God answers our prayers when we pray according to his will. “This is the confidence we have in approaching God: that if we ask anything according to his will, he hears us” (1 Jn 5:14). God answers our prayers when we obey his will. “Dear friends, if our hearts do not condemn us, we have confidence before God and receive from him anything we ask, because we keep his commands and do what pleases him. And this is his command: to believe in the name of his Son, Jesus Christ, and to love one another as he commanded us.” (1 Jn 3:21-23)

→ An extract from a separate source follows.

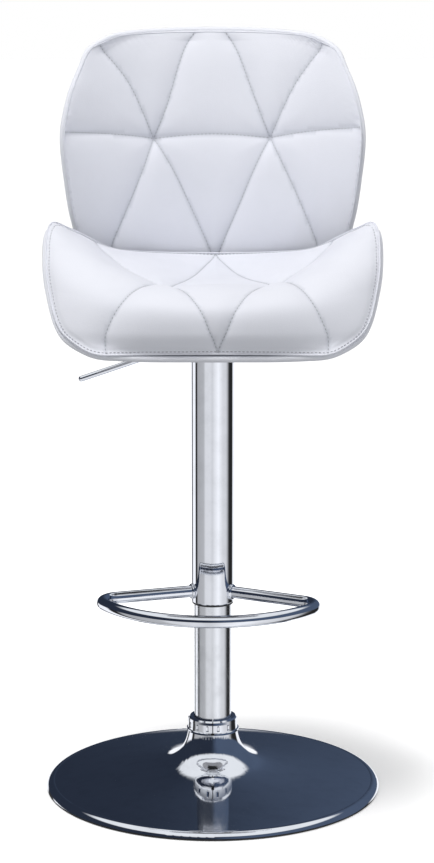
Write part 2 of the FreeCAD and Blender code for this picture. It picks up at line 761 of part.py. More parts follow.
# ---------------------------------------------------------------- build everything
def build():
    """Makes every node and writes it."""
    seat_shell = shell_solid(*SEAT_SHAPE)
    seat_shell = seat_shell.cut(tee_nut_solids(0.0) + screws(0, 0.05))
    back_shell = shell_solid(*BACK_SHAPE).cut(screws(1, 0.05))
    seat_pad = pad_solid(*SEAT_SHAPE, SEAT_PAD_MIDDLE, SEAT_PAD_CURVE).cut(tee_nut_solids(0.5))
    back_pad = pad_solid(*BACK_SHAPE, BACK_PAD_MIDDLE, BACK_PAD_CURVE)
    nodes = {
        "base_dish": base_dish(),
        "base_socket": base_socket(),
        "base_ballast": base_ballast(),
        "base_floor_ring": base_floor_ring(),
        "base_collar": base_collar(),
        "column_tube": column_tube(),
        "column_foot": column_foot(),
        "column_guide_bush": column_guide_bush(),
        "thrust_washer_lower": thrust_washer_lower(),
        "thrust_balls": thrust_balls(),
        "piston_rod": piston_rod(),
        "rod_clip": rod_clip(),
        "thrust_washer_upper": thrust_washer_upper(),
        "bump_stop": bump_stop(),
        "piston_head": piston_head(),
        "gas_cylinder": gas_cylinder(),
        "cylinder_gland": cylinder_gland(),
        "cover_tube": cover_tube(),
        "cover_cap": cover_cap(),
        "cover_bush": cover_bush(),
        "footrest_ring": footrest_ring(),
        "footrest_welds": footrest_welds(),
        "seat_plate": seat_plate(),
        "plate_hub": plate_hub(),
        "lever_ears": lever_ears(),
        "lever_pin": lever_pin(),
        "lever_rod": lever_rod(),
        "valve_button": valve_button(),
        "seat_bolts": seat_bolts(),
        "seat_washers": seat_washers(),
        "tee_nuts": tee_nuts(),
        "seat_shell": seat_shell,
        "back_shell": back_shell,
        "seat_pad": seat_pad,
        "back_pad": back_pad,
        "back_bracket_left": bracket(-1),
        "back_bracket_right": bracket(1),
        "seat_screws": Part.makeCompound(screws(0, 0.0)),
        "back_screws": Part.makeCompound(screws(1, 0.0)),
    }
    for node, shape in nodes.items():
        save(shape, node)


build()
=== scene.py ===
"""Looks of a height-adjustable swivel stool: quilted white seat and back on a chrome gas lift.

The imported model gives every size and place. This script dresses its metal parts, replaces
the plain pads and shells by quilted covers and wrapped shells, and sets up a small studio.
Lengths named *_MM and the shell stations are in millimetres, everything else is in metres.
"""
import json
import logging
import math
from dataclasses import dataclass, field
from enum import Enum

import bpy
import numpy as np
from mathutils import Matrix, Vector
from mathutils.bvhtree import BVHTree
from mathutils.geometry import delaunay_2d_cdt


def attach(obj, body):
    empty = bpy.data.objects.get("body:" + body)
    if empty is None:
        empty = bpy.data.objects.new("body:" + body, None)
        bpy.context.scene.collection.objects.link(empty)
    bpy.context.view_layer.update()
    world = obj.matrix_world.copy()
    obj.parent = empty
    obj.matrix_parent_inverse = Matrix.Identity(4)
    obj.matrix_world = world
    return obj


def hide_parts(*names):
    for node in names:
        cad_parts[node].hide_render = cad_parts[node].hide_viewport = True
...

We pray to bear fruit, and we bear fruit when we abide in Christ and his words in us. Then we can “ask whatever you wish, and it will be done for you. This is to my Father’s glory, that you bear much fruit, showing yourselves to be my disciples” (Jn 15:7-8). Jesus chose us, called us, and appointed us so that we might go and bear fruit—fruit that will last—and “so that whatever you ask in my name the Father will give you. This is my command: Love each other.” (Jn 15:16-17) We pray for love.

We pray to seek and know God’s will. We want to obey and do what pleases Him. We want to abide in Christ. We want to bear fruit and glorify Him. Therefore, Jesus promises us, “I will do whatever you ask in my name, so that the Father may be glorified in the Son. You may ask me for anything in my name, and I will do it.” (Jn 14:13-14)

So, there are qualifications to God answering our prayers — the right hearts, God’s will, our obedience, our bearing fruit, and God’s glory.  When we are truly seeking and knowing God’s will, wanting to live the kingdom life, there are some requests we will not make. And if we should make wrong requests, by accident, or intentionally because of selfish desires, God knows what is best for us and will answer accordingly. 

Pray with persistence. Pray with confidence. Let us make prayer our life, and our life a prayer. A kingdom life is a life defined by prayer, founded in prayer, rooted in prayer, energized and enabled by prayer. Pray, pray, pray.  And God will give us the good gifts, and we will live the kingdom life here and now in this life and in this world.